India is uniquely placed to build one of the world’s most impactful food system coordination models. Its vast federal structure, institutional depth, and ambitious reform agenda offer both scale and experience. More importantly, India is already demonstrating global leadership in areas like millets revival, digital public infrastructure, and climate-smart agriculture.

What is now needed is a governance architecture that ties these innovations together—not just for internal coherence, but also to signal to the world that India is ready to lead by example.

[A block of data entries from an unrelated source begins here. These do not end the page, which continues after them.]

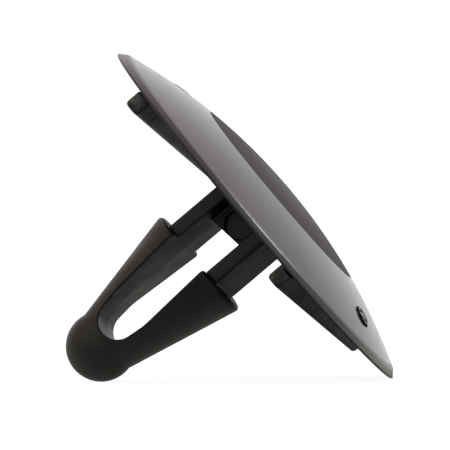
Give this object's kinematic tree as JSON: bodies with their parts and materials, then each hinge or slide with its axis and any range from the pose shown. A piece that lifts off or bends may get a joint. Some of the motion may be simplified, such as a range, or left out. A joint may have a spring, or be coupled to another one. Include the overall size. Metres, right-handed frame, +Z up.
{
  "type": "push-in panel clip",
  "caption": "Push-in panel clip with a shallow domed head, straight ribs under it, and a split stem with barbs and a ball nose.",
  "frame": {"origin": "centre of the bounding box at its lowest height, on the surface the clip rests on", "axes": "+Z up with the clip lying on its rim and its nose, +Y along the head's width, stem pointing towards -X and down, dome towards +X and up"},
  "size_m": [0.0308, 0.04, 0.0309],
  "materials": {
    "black_nylon": "moulded black nylon, glossy on the head with a matt round zone at its centre, satin on the stem and ribs"
  },
  "bodies": {
    "root": {"clip_body": "black_nylon"}
  },
  "joints": []
}
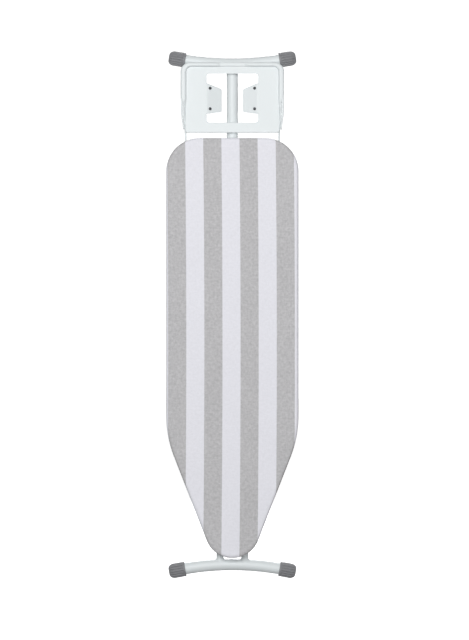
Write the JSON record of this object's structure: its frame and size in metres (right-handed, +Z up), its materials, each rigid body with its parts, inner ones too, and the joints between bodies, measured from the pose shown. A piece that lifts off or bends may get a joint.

If India moves decisively now, it will not only improve outcomes for its own citizens—it will become a reference point for other nations navigating similar transitions. The moment is ripe. The direction is clear. What remains is the political will to make coordination a national priority.

Conclusion: Coherence Is the Next Frontier

India already has what many countries are still striving to build: a robust agricultural foundation, a vibrant rural economy, a growing base of farmer institutions, and a strong reform agenda. However, the outcomes we seek—nutritious diets, sustainable water use, resilient agriculture, rural prosperity—depend  on how well the efforts are aligned across the system.

The challenge is no longer about launching more programmes. What India needs now is a systems perspective and governance mechanism that can connect the dots.

By embracing a food systems governance perspective, India has the chance not just to improve outcomes at home, but to become a global leader in sustainable, equitable, and resilient food systems. The moment is right. The world is watching. It is time to lead with clarity, coordination, and conviction.